In her one-night stand in the Rose Room, Lincoln Center's lofty new jewel-box space, Broadway baby Elaine Stritch defined the rare art of solo performance so few performers achieve. At the worldly age of 80, Stritch is more than a legend: She is a monument.
In her one-night stand in the Rose Room, Lincoln Center’s lofty new jewel-box space, Broadway baby Elaine Stritch defined the rare art of solo performance so few performers achieve. At the worldly age of 80, Stritch is more than a legend: She is a monument. Though not a repeat of her Tony-winning solo show “Elaine Stritch at Liberty,” the new program for the American Songbook series — clocking in at an all too fleeting 75 minutes — is equally rich with the same saucy flavor and theatrical savvy. There is knowing insight in her delivery of a show tune, braced by a lethal sense of humor.

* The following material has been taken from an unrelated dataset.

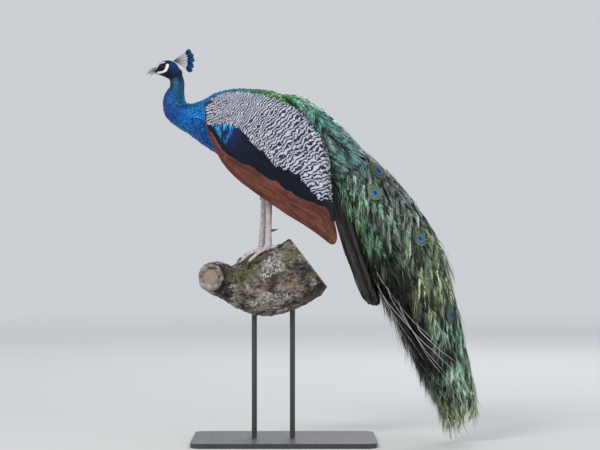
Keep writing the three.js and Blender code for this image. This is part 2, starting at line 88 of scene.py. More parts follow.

Her familiar black tights, blouse and vest look even more stylish against the sparkling night lights of Central Park South. “Why am I doing a club act if I can’t find a play to do?,” Stritch ponders, punctuating her query with the notion that she can always find a five-minute song to treat with the theatrical thrust of a full-length play.
Making a musical assessment of exceptional roles for women on Broadway, Stritch mines the salty humor of the Arthur Schwartz-Dorothy Fields portrait of a genial old beau, “He Had Refinement” from “A Tree Grows in Brooklyn,” and provides a sharply defined reflection of “Could I Leave You,” Stephen Sondheim’s acerbic observation of a vengeful wife.
A lethal dose of celeb name-dropping, from Janet Leigh and Tony Curtis to a less-than-chummy blind date with Frank Sinatra, is punctuated by the presence of a “busker” who played the violin at Noel Coward’s funeral; his name was Yehudi Menuhin.
Coward, who told Stritch he was afraid of not being remembered, wrote “Something Very Strange” for her to sing in “Sail Away,” and its lilting remembrance of recurring forgotten melodies recalls the master’s bittersweet melodic gift.
The pointed wisdom of Jerry Herman’s optimistic assessment of a “Dear World” is framed with sweet simplicity, although the composer lamented that he ever wrote it. And there’s Sondheim’s rueful guide to bad manners, “The Ladies Who Lunch,” a Stritch perennial.
“I Wanna Get Married,” a naughty old Broadway confessional introduced by willowy torch singer Gertrude Niesen in the ’40s, is an especially keen rediscovered gem.
The durable Stritch is the personification of Broadway’s golden age, and she just may be its last golden nugget. She brings her gold dust to the Cafe Carlyle this fall.